Dubai resident John Taylor says using a Brita pitcher suits his lifestyle.

“As there’s only me in my flat and I don’t drink too much water, I don’t have to constantly keep refilling the pitcher,” says Mr Taylor, an American. “But I can see how it wouldn’t suit a large family so well.

“I like that I can actually see the water being filtered. And it’s convenient, there’s no complicated set-up.”

Zubair Safdar, who was head of procurements and contracts in a desalination plant has used a ceramic water filter by Doulton for the past 10 years.

“There are other brands available but we have not had any problems using this filter.

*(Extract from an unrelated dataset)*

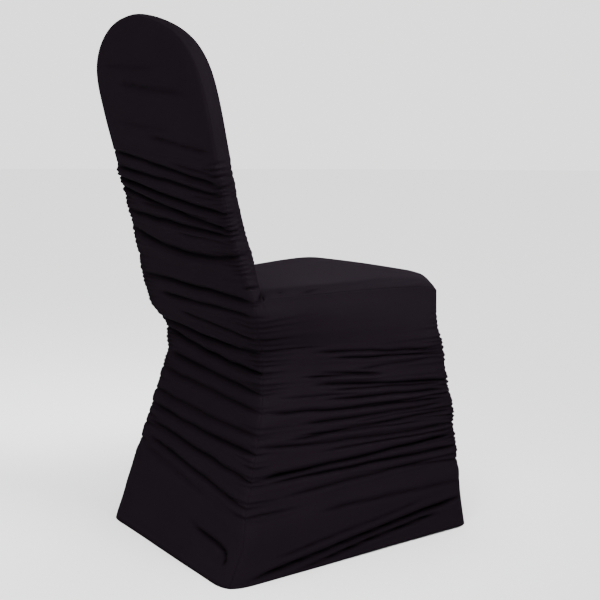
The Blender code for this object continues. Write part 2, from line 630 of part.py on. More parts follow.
def shape_panels():
    """The outer faces of all panels, as grids, with the direction that each grid faces."""
    heights, seat_row, seams = corner_seams()
    right, left = seams["rear_right"], seams["rear_left"]
    back = shape_back(heights, right, left)
    right_edge, left_edge, top_edge = shape_edges(back, right, left, seat_row)
    places = (np.array(BACK_COLUMNS) + 1) / 2
    inner = shape_inner(heights[seat_row:], places, right_edge, left_edge, top_edge)
    skirt = slice(0, seat_row + 1)
    side_right = shape_side(right[skirt], seams["front_right"], right_edge, -1, RIGHT_FOLDS)
    side_left = shape_side(left[skirt], seams["front_left"], left_edge, 1, LEFT_FOLDS)
    turn = slice(SIDE_TOP_TURN, -1)
    rear_edge = np.concatenate([right_edge[0, turn], inner[0], left_edge[0, turn][::-1]])
    share = (rear_edge[:, 0] - rear_edge[0, 0]) / (rear_edge[-1, 0] - rear_edge[0, 0])
    front = shape_front(seams["front_right"], seams["front_left"], share)
    right_line, left_line = side_right[-1, SIDE_TOP_TURN:], side_left[-1, SIDE_TOP_TURN:]
    seat = shape_seat(right_line, left_line, rear_edge, front[-1], share)
    edges = [(right_edge, (-1, 0, 0)), (left_edge, (1, 0, 0)), (top_edge, (0, 0, 1))]
    return {
        "back_panel": [(back, (0, 1, 0))],
        "inner_back": [(inner, (0, -1, 0)), *edges],
        "seat_panel": [(seat, (0, 0, 1))],
        "side_panel_right": [(side_right, (-1, 0, 0))],
        "side_panel_left": [(side_left, (1, 0, 0))],
        "front_panel": [(front, (0, -1, 0))],
    }


def build():
    """Clear the scene and add the six panels."""
    for old in list(bpy.data.objects):
        bpy.data.objects.remove(old, do_unlink=True)
    panels = {}
    for name, patches in shape_panels().items():
        points, quads = weld(patches)
        panels[name] = {
            "points": points,
            "quads": quads,
            "normals": vertex_normals(points, quads),
            "border": open_edges(quads),
        }
    inwards, shared = thickness_vectors(panels)
    for name, panel in panels.items():
        points, faces = sheet(panel, inwards, shared)
        add_object(name, points, faces)


build()
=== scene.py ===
# %% [markdown]
# # A ruched chair cover
# This cover is a black stretch knit in six panels, with a smooth seat and a high arched back. Four of the
# panels are gathered on their seams, so that the cloth lies in slanting folds. A cloth simulation could
# drape it, but its folds would fall where the solver puts them. Here each panel is a surface worked out on
# a fine grid, because every fold of the real cover has a place of its own. The frame holds the solid shape
# of each panel.

# %% Load the frame
from collections import namedtuple

import bpy
import numpy as np
from mathutils import Matrix, Vector


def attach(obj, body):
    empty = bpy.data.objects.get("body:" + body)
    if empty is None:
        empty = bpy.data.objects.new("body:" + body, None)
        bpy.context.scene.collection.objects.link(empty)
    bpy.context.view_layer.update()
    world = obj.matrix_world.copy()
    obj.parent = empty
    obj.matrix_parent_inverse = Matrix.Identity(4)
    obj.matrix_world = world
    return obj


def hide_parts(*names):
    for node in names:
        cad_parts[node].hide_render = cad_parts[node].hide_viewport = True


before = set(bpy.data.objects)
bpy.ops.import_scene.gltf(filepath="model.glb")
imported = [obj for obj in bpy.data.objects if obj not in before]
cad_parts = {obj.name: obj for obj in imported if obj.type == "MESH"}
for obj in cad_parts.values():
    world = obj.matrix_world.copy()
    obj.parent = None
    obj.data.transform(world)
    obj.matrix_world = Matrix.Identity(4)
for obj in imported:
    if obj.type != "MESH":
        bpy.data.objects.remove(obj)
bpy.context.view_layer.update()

# %% [markdown]
# ## Camera
# The cover is seen from behind its right rear corner, a little above the seat. A camera could be placed by
# eye, but then no seam would fall quite where it should, so this one's place and turn were fitted to the
# cover's corners. A camera looks along its own -Z axis: its turn is a matrix whose columns are its right,
# its up and the opposite of where it looks.

# %% Camera
CAMERA_PLACE = Vector((-1.6927, 1.1064, 0.7187))
CAMERA_LOOKS = Vector((0.81887, -0.55733, -0.13725))
CAMERA_UP = Vector((0.11517, -0.07471, 0.99053))
CAMERA_LENS = 64.865


def add_camera():
    """A camera at its place. Its right is where it looks crossed with its up."""
    data = bpy.data.cameras.new("camera")
    data.lens = CAMERA_LENS
    camera = bpy.data.objects.new("camera", data)
    bpy.context.scene.collection.objects.link(camera)
    looks = CAMERA_LOOKS.normalized()
    right = looks.cross(CAMERA_UP).normalized()
    turn = Matrix((right, right.cross(looks), -looks)).transposed()
    camera.matrix_world = Matrix.Translation(CAMERA_PLACE) @ turn.to_4x4()
    return camera


bpy.context.scene.camera = add_camera()
print("camera at", tuple(round(value, 3) for value in CAMERA_PLACE), "lens", CAMERA_LENS)

# %% [markdown]
# ## Floor and sky
# The cover stands in a pale studio without corners. A curved backdrop could be built, but it would look
# different from each side, and a wide disc under an even white sky looks the same all round. What the
# camera sees of the sky is brighter than the light that it gives, as in a lit studio.

# %% Floor and sky
FLOOR_RADIUS, FLOOR_POINTS, FLOOR_DROP = 40.0, 96, 0.0006
FLOOR_COLOUR, FLOOR_ROUGHNESS = (0.86, 0.86, 0.86, 1.0), 0.9
SKY_COLOUR, SKY_LIGHT, SKY_SEEN = (1.0, 1.0, 1.0, 1.0), 0.34, 2.0


def add_floor():
    """A flat disc a hair under the hem: cosine and sine of even angles, times the radius."""
    angles = np.linspace(0, 2 * np.pi, FLOOR_POINTS, endpoint=False)
    rim = np.stack([np.cos(angles), np.sin(angles), np.zeros_like(angles)], axis=1) * FLOOR_RADIUS
    mesh = bpy.data.meshes.new("floor")
    mesh.from_pydata((rim - [0, 0, FLOOR_DROP]).tolist(), [], [tuple(range(FLOOR_POINTS))])
    floor = bpy.data.objects.new("floor", mesh)
    bpy.context.scene.collection.objects.link(floor)
    paint = bpy.data.materials.new("floor")
    paint.use_nodes = True
    shader = paint.node_tree.nodes["Principled BSDF"]
    shader.inputs["Base Color"].default_value = FLOOR_COLOUR
    shader.inputs["Roughness"].default_value = FLOOR_ROUGHNESS
    mesh.materials.append(paint)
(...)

We use it for all our drinking and cooking water,” he says.

“The piped water in Abu Dhabi is very good and this type of filter ensures any impurities that the water tank, pipes, et cetera, is filtered in the natural way.

“The filter system costs about Dh300 and the ceramic candles that can be cleaned or replaced cost Dh30.”

For homeowners, Ms Abella recommends the Quooker, a high-end Dutch brand that provides a tap which immediately dispenses filtered boiling and chilled water – still or sparkling.

“We offer boiling water directly from the tap, so you are 100 per cent sure that the water is sterilised,” says Louise Thygesen, a managing partner. It costs Dh5,590, plus Dh950 for the filter and Dh600 for installation.

Zip Water Middle East provides a similar water filtering service.

Another type of water filter at the top of the range is the Dh15,000 Kangen Water, from the Japanese company Enagic, which filters your water and produces ionised alkaline and acidic water through electrolysis.

They are said to hold a wide range of health benefits. Bill Gates and Donald Trump use it.

A cheaper alternative without the “healing” properties is a reverse-osmosis water filter that fits on to your tap and can be installed yourself.

British Abu Dhabi resident Andrew Rathbone uses a six-stage reverse osmosis filter by Pure Water Products, which cost Dh450. He also tests his water regularly to make sure the filter is working.

“It’s by far a much better drinking quality,” he says. “When I test the water and compare it with the reading from a reputable French mineral water brand, my readings are lower.”